Within her walls; the shepherd eyes afar
Her evil towers, and devious drives his flock.
Alone unchanged, a free and bridgeless tide,
Euphrates rolls along,
Eternal nature’s work.
Southey.
Hillah was founded by the Arabs in the eleventh century of our era and is said by some to occupy the southern part of the site of ancient Babylon. Aside from its interesting legends and traditions—many of them connected with the Tower of Babel and the famed capital of Nebuchadnezzar—its chief attraction for us was the number and beauty of its date palms. Some of them were, doubtless, descendants of those noble trees which once graced the gardens and orchards of Babylon in the meridian of her splendor and which supplied her people with an important part of their nutriment. And, if Delitzsch’s theory regarding the site of the Garden of Eden be true, it is reasonable to suppose that some of the stately palms that now adorn the gardens of Hillah are scions of trees that once raised their graceful fronds high above the humbler plants and shrubs of the Terrestrial Paradise.

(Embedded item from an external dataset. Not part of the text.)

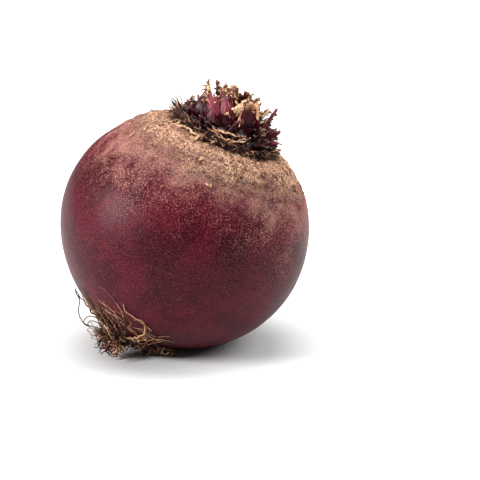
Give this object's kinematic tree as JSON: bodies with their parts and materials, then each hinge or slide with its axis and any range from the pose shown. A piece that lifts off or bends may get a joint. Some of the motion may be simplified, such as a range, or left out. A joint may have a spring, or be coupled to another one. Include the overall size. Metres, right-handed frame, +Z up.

Nowhere in the world, not even in the valley of the Nile or in the fertile oases of Algeria, will one find such magnificent groves of date palms as one sees along the lower course of the Euphrates. On the west bank of the Shat-el-Arab, in the humid district of Pasra, there are more than sixty varieties of date palms while the number of trees is estimated to run into hundreds of millions. It is, indeed, from this region that are exported most of the dates of commerce.
But these nourishing and delicately flavored fruits are not a modern staple of commerce. Way back in early Babylonian times “dates of Akkad,” as they are called in cuneiform invoices of the period, were exported in exchange for gold, sheep, and oxen. With corn and flocks and herds they were among the principal sources of the country’s wealth. The early Babylonian kings specially encouraged the development of date plantations and it is related of a certain governor that he considered the planting of palms as among the most notable achievements of his administration.
And there was reason for attaching so much importance to the cultivation of the palm, because it is not only “the prince of the vegetable world,” as Humboldt declared, but also the most useful of all known trees. For it not only supplies the oriental with one of his chief articles of diet but also furnishes him with bread and wine, meal and vinegar, sugar and fuel, matting and cordage, cages and baskets, chairs, benches, beds, and other articles of household furniture and material for the construction of the house in which he lives. So manifold, indeed, are the uses of the date palm that Strabo informs us that a Persian poem enumerates no fewer than three hundred and sixty valuable properties of the palm.